In my package fp-ieee, I have been providing FMA for some time, but I am considering using GHC's FMA primitives starting from GHC 9.8 in environments where FMA is not buggy.

Warnings for head / tail

Warnings will now be issued when using head and tail, which are notorious as partial functions.

ghci> head "foo"

<interactive>:1:1: warning: [GHC-63394] [-Wx-partial]
    In the use of ‘head’
    (imported from Prelude, but defined in Just GHC.List):
    "This is a partial function, it throws an error on empty lists. Use pattern matching or Data.List.uncons instead. Consider refactoring to use Data.List.NonEmpty."
'f'
ghci> tail "foo"

<interactive>:2:1: warning: [GHC-63394] [-Wx-partial]
    In the use of ‘tail’
    (imported from Prelude, but defined in Just GHC.List):
    "This is a partial function, it throws an error on empty lists. Replace it with drop 1, or use pattern matching or Data.List.uncons instead. Consider refactoring to use Data.List.NonEmpty."
"oo"

This warning can be suppressed with the -Wno-x-partial option.
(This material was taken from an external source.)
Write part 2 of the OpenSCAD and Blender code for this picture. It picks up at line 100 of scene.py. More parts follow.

On the other hand, it seems that warnings are not issued for init and last, which are also partial functions.

While this might be a welcome change for pure function fundamentalists, personally I wonder, "Is it really necessary to go that far?"
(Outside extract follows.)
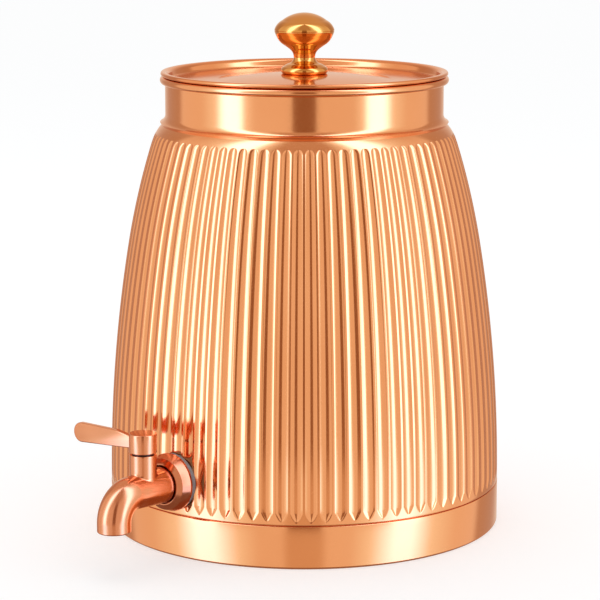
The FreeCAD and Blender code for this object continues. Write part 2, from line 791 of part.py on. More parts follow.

Other Library Feature Additions

Data.List.!? :: [a] -> Int -> Maybe a
Data.List.unsnoc :: [a] -> Maybe ([a], a)
Data.Tuple.getSolo :: Solo a -> a
Data.Functor.unzip :: Functor f => f (a, b) -> (f a, f b)

Data.List.!? is a safe version of !!. It returns Nothing if the element is out of range.

Data.List.unsnoc calculates both init and last at the same time.

Data.Tuple.getSolo extracts the element from a one-element tuple (Solo type).

Data.Functor.unzip is a generalization of Data.List.unzip.

Others

• -Wterm-variable-capture: In the upcoming RequiredTypeArguments extension, implicit quantification will not occur if there is a term-level variable with the same name as a type variable. -Wterm-variable-capture issues a warning when implicit quantification of a type variable occurs and a term-level variable with the same name is present.
• 128-bit wide SIMD primitives are now available in the LLVM backend for AArch64 (this was my contribution).